◆ Records supplied:
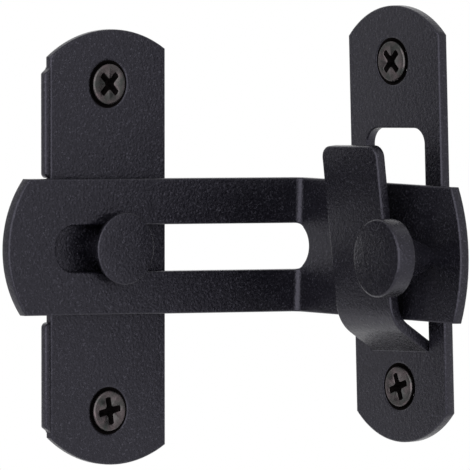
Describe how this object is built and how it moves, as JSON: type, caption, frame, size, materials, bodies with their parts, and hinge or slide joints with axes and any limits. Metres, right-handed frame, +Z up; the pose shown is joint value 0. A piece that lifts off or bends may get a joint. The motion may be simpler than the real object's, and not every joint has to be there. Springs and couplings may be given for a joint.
{
  "type": "flip latch",
  "caption": "Right-angle flip latch: a slotted bar swings on a headed stud and drops its bent leg behind the tongue of a keeper plate.",
  "frame": {"origin": "on the stud's axis, on the back face of the base plate", "axes": "+X along the bar towards the keeper, -Y away from the door, +Z up"},
  "size_m": [0.0857, 0.0606, 0.0839],
  "materials": {
    "powder_coat": "fine sand-texture black powder coat",
    "black_oxide": "satin black oxide"
  },
  "bodies": {
    "base": {"base_plate": "powder_coat", "base_screw_upper": "black_oxide", "base_screw_lower": "black_oxide", "keeper_plate": "powder_coat", "keeper_screw_upper": "black_oxide", "keeper_screw_lower": "black_oxide"},
    "stud": {"slide_stud": "powder_coat"},
    "bar": {"latch_bar": "powder_coat", "grip_knob": "powder_coat"}
  },
  "joints": [
    {"name": "bar_swing", "type": "hinge", "parent": "base", "child": "stud", "pos_m": [0, 0, 0], "axis": [0, -1, 0], "range_deg": [0, 180]},
    {"name": "bar_slide", "type": "slide", "parent": "stud", "child": "bar", "axis": [0.9996, 0, -0.0297], "range_m": [0, 0.0013]}
  ]
}
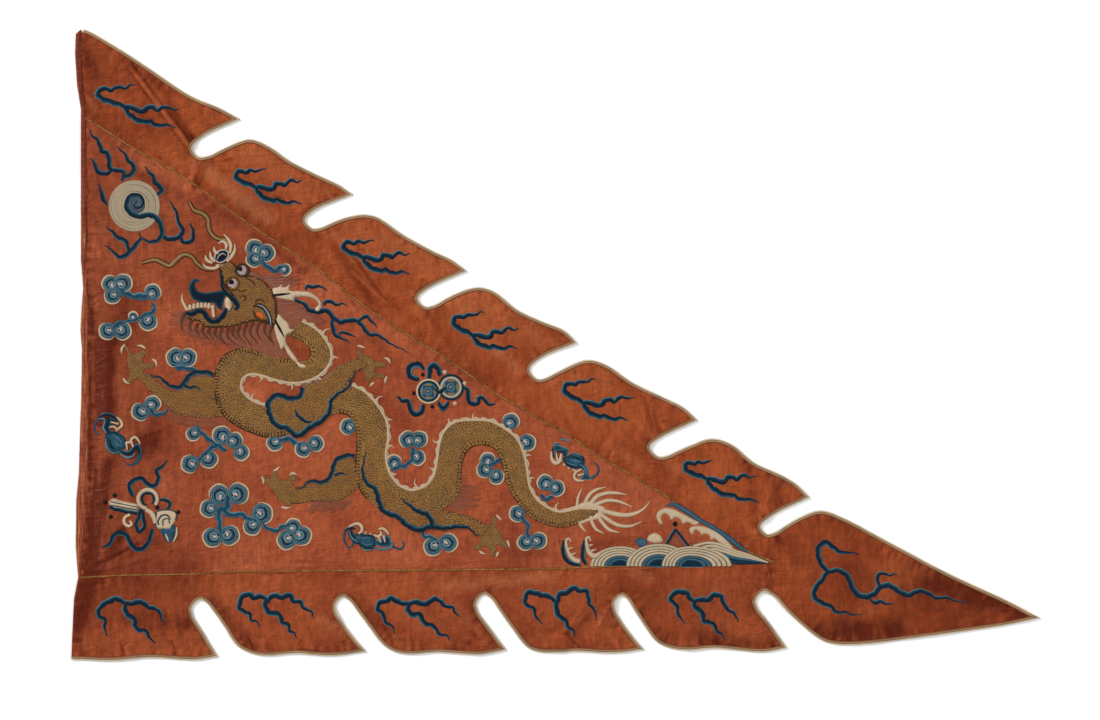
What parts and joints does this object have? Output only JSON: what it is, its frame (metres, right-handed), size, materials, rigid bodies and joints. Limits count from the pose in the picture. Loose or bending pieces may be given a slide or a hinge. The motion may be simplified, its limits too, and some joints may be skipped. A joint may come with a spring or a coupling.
{
  "type": "embroidered triangular dragon banner",
  "caption": "Triangular silk banner with flame-toothed borders, a long pointed tail, bound edges and an embroidered dragon, lying face up.",
  "frame": {"origin": "under the middle of the banner's own box, on the surface it lies on", "axes": "+X along the fly towards the tail's point, +Y up the hoist, +Z out of the embroidered face"},
  "size_m": [1.55, 1.011, 0.0064],
  "materials": {
    "field_satin": "orange-red silk satin with couched gold and silk floss embroidery",
    "border_satin": "orange-red silk satin, slightly browner than the field",
    "hem_satin": "worn and puckered silk satin hem",
    "binding_silk": "dull cream silk binding"
  },
  "bodies": {
    "root": {"field": "field_satin", "upper_border": "border_satin", "lower_border": "border_satin", "hoist_heading": "hem_satin", "binding_upper": "binding_silk", "binding_lower": "binding_silk"}
  },
  "joints": []
}
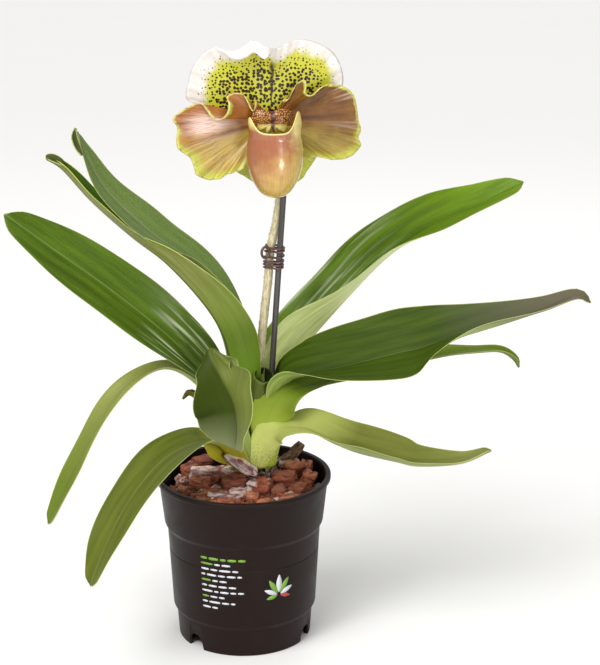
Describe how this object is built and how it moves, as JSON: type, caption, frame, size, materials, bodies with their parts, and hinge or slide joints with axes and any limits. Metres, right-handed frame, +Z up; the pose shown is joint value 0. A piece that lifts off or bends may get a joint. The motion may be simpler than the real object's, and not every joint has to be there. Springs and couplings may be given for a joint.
{
  "type": "paphiopedilum orchid in a pot",
  "caption": "Slipper orchid in bloom with strap leaves, growing in bark in a round nursery pot, its flower stem tied to a stake.",
  "frame": {"origin": "on the axis of the pot, on the surface that the pot stands on; the flat underside of the pot floor is 2.5 mm above it", "axes": "+Z up along the pot axis; the flower faces -Y; +X is to the right when facing the flower"},
  "size_m": [0.3871, 0.1529, 0.4193],
  "materials": {
    "pot_plastic": "satin",
    "bark": "matte",
    "rhizome": "matte",
    "leaf": "satin",
    "leaf_withered": "matte",
    "stem": "matte",
    "sepal": "satin",
    "petal": "satin",
    "pouch": "gloss",
    "column": "gloss",
    "stake_plastic": "satin",
    "tie_plastic": "gloss"
  },
  "bodies": {
    "root": {"pot": "pot_plastic", "bark_mix": "bark", "crown": "rhizome", "leaf_left_big": "leaf", "leaf_left_inner": "leaf", "leaf_left_outer": "leaf", "leaf_left_hanging": "leaf", "leaf_left_low": "leaf", "leaf_right_back": "leaf", "leaf_right_big": "leaf", "leaf_right_middle": "leaf", "leaf_right_low": "leaf", "leaf_front": "leaf", "leaf_young": "leaf", "leaf_withered": "leaf_withered", "flower_stem": "stem", "ovary": "stem", "bract": "leaf", "dorsal_sepal": "sepal", "synsepal": "sepal", "petal_left": "petal", "petal_right": "petal", "pouch": "pouch", "column": "column", "stake": "stake_plastic", "tie": "tie_plastic"}
  },
  "joints": []
}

◆ Aim of the exercise:
Restate all of the entries exactly, please.

◆ Task response:
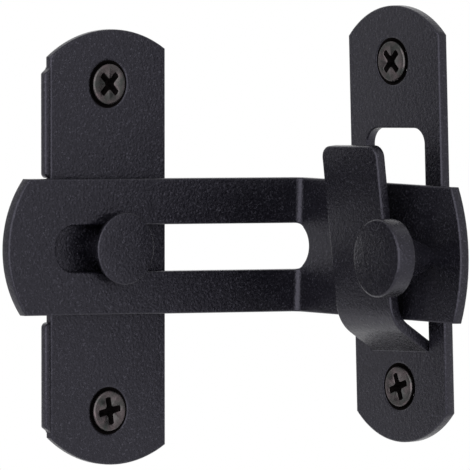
Describe how this object is built and how it moves, as JSON: type, caption, frame, size, materials, bodies with their parts, and hinge or slide joints with axes and any limits. Metres, right-handed frame, +Z up; the pose shown is joint value 0. A piece that lifts off or bends may get a joint. The motion may be simpler than the real object's, and not every joint has to be there. Springs and couplings may be given for a joint.
{
  "type": "flip latch",
  "caption": "Right-angle flip latch: a slotted bar swings on a headed stud and drops its bent leg behind the tongue of a keeper plate.",
  "frame": {"origin": "on the stud's axis, on the back face of the base plate", "axes": "+X along the bar towards the keeper, -Y away from the door, +Z up"},
  "size_m": [0.0857, 0.0606, 0.0839],
  "materials": {
    "powder_coat": "fine sand-texture black powder coat",
    "black_oxide": "satin black oxide"
  },
  "bodies": {
    "base": {"base_plate": "powder_coat", "base_screw_upper": "black_oxide", "base_screw_lower": "black_oxide", "keeper_plate": "powder_coat", "keeper_screw_upper": "black_oxide", "keeper_screw_lower": "black_oxide"},
    "stud": {"slide_stud": "powder_coat"},
    "bar": {"latch_bar": "powder_coat", "grip_knob": "powder_coat"}
  },
  "joints": [
    {"name": "bar_swing", "type": "hinge", "parent": "base", "child": "stud", "pos_m": [0, 0, 0], "axis": [0, -1, 0], "range_deg": [0, 180]},
    {"name": "bar_slide", "type": "slide", "parent": "stud", "child": "bar", "axis": [0.9996, 0, -0.0297], "range_m": [0, 0.0013]}
  ]
}
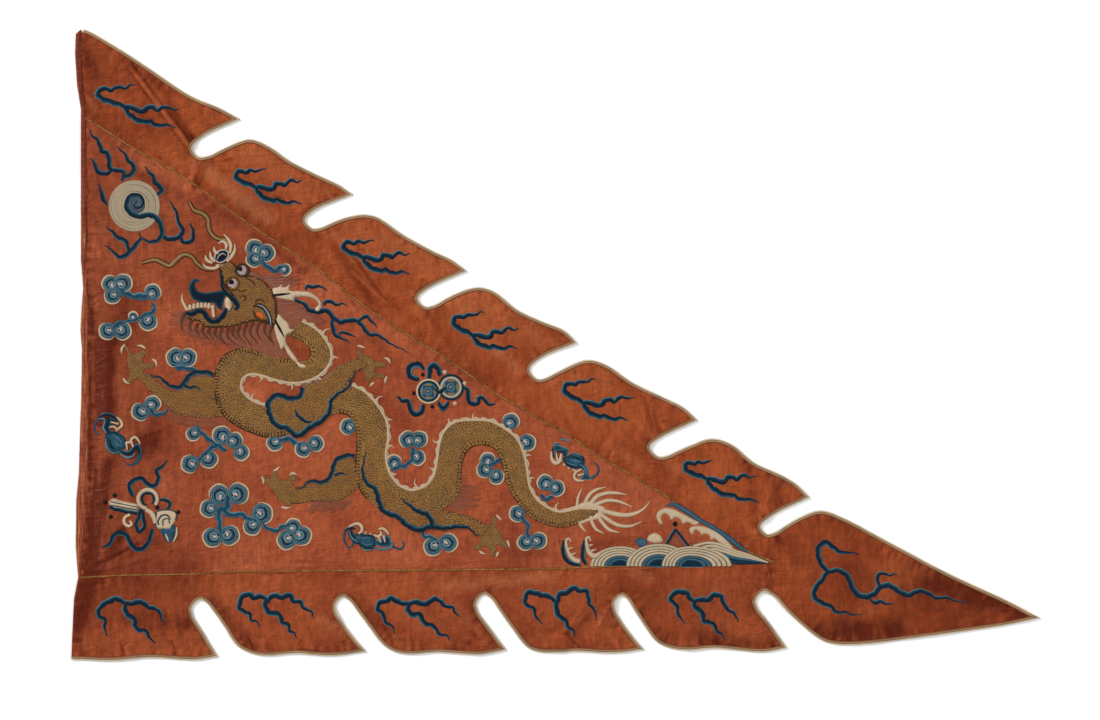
What parts and joints does this object have? Output only JSON: what it is, its frame (metres, right-handed), size, materials, rigid bodies and joints. Limits count from the pose in the picture. Loose or bending pieces may be given a slide or a hinge. The motion may be simplified, its limits too, and some joints may be skipped. A joint may come with a spring or a coupling.
{
  "type": "embroidered triangular dragon banner",
  "caption": "Triangular silk banner with flame-toothed borders, a long pointed tail, bound edges and an embroidered dragon, lying face up.",
  "frame": {"origin": "under the middle of the banner's own box, on the surface it lies on", "axes": "+X along the fly towards the tail's point, +Y up the hoist, +Z out of the embroidered face"},
  "size_m": [1.55, 1.011, 0.0064],
  "materials": {
    "field_satin": "orange-red silk satin with couched gold and silk floss embroidery",
    "border_satin": "orange-red silk satin, slightly browner than the field",
    "hem_satin": "worn and puckered silk satin hem",
    "binding_silk": "dull cream silk binding"
  },
  "bodies": {
    "root": {"field": "field_satin", "upper_border": "border_satin", "lower_border": "border_satin", "hoist_heading": "hem_satin", "binding_upper": "binding_silk", "binding_lower": "binding_silk"}
  },
  "joints": []
}
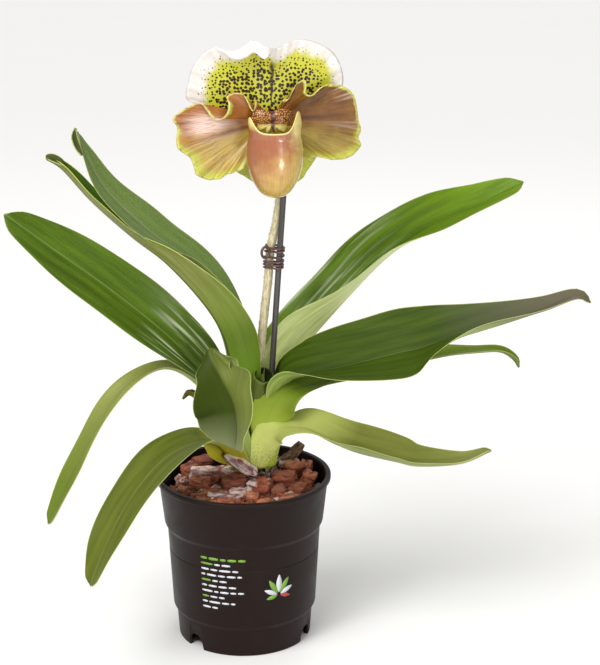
Describe how this object is built and how it moves, as JSON: type, caption, frame, size, materials, bodies with their parts, and hinge or slide joints with axes and any limits. Metres, right-handed frame, +Z up; the pose shown is joint value 0. A piece that lifts off or bends may get a joint. The motion may be simpler than the real object's, and not every joint has to be there. Springs and couplings may be given for a joint.
{
  "type": "paphiopedilum orchid in a pot",
  "caption": "Slipper orchid in bloom with strap leaves, growing in bark in a round nursery pot, its flower stem tied to a stake.",
  "frame": {"origin": "on the axis of the pot, on the surface that the pot stands on; the flat underside of the pot floor is 2.5 mm above it", "axes": "+Z up along the pot axis; the flower faces -Y; +X is to the right when facing the flower"},
  "size_m": [0.3871, 0.1529, 0.4193],
  "materials": {
    "pot_plastic": "satin",
    "bark": "matte",
    "rhizome": "matte",
    "leaf": "satin",
    "leaf_withered": "matte",
    "stem": "matte",
    "sepal": "satin",
    "petal": "satin",
    "pouch": "gloss",
    "column": "gloss",
    "stake_plastic": "satin",
    "tie_plastic": "gloss"
  },
  "bodies": {
    "root": {"pot": "pot_plastic", "bark_mix": "bark", "crown": "rhizome", "leaf_left_big": "leaf", "leaf_left_inner": "leaf", "leaf_left_outer": "leaf", "leaf_left_hanging": "leaf", "leaf_left_low": "leaf", "leaf_right_back": "leaf", "leaf_right_big": "leaf", "leaf_right_middle": "leaf", "leaf_right_low": "leaf", "leaf_front": "leaf", "leaf_young": "leaf", "leaf_withered": "leaf_withered", "flower_stem": "stem", "ovary": "stem", "bract": "leaf", "dorsal_sepal": "sepal", "synsepal": "sepal", "petal_left": "petal", "petal_right": "petal", "pouch": "pouch", "column": "column", "stake": "stake_plastic", "tie": "tie_plastic"}
  },
  "joints": []
}